Here he converted to the Christian Faith, the King Polymius and his Queen, as well as twelve Cities. This caused the pagan priests of that nation to be exceedingly jealous of him and they stirred up Astyages, the brother of King Polymius against the Apostle, so that he commanded him to be flayed alive and finally beheaded. In this cruel Martyrdom he gave up his soul to God.
His body was buried at Albanapolis, the town of eastern Armenia where he was Martyred but it was afterwards taken to the island of Lispari and thence to Beneventum. Finally it was translated to Rome by the Emperor Otto III and placed on the island of the Tiber, in a Church dedicated to God under his invocation.

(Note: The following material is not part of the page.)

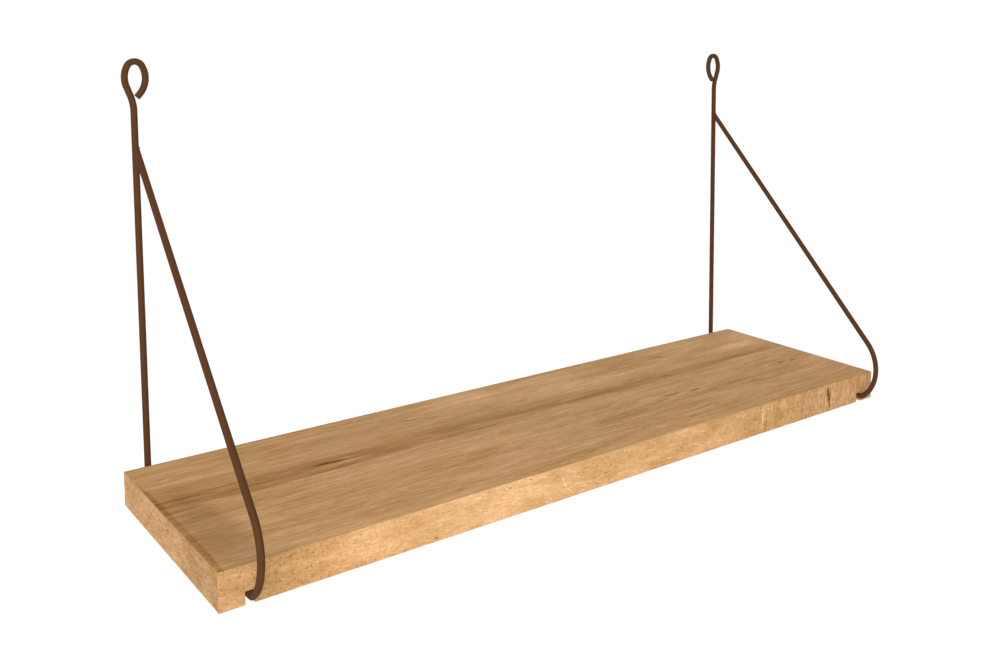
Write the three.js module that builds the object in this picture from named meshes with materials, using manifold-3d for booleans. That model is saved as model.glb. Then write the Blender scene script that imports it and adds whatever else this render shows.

On this day of thy Feast, O holy Apostle, the Church (in the Collect of the Mass) prays for grace to love what thou didst believe and to preach what thou didst teach. Not that the Bride of the Son of God, could ever fail, either in faith or in love but She knows, only too well that, although Her Head is ever in the light and Her heart ever united to the Spouse, in the Holy Ghost Who sanctifies Her, nevertheless ,Her members and particular Churches may detach themselves from their centre of life and wander away in darkness. O thou who didst choose the west as the place of thy rest, thou in whose precious relics Rome glories in possessing, bring back to St Peter, the nations thou didst evangelise, that we may together, enjoy the treasures of our concordant traditions and go to God, even at the cost of being despoiled of all things, by the course so grand and yet so simple, taught us by thy example and by thy sublime theology. Amen.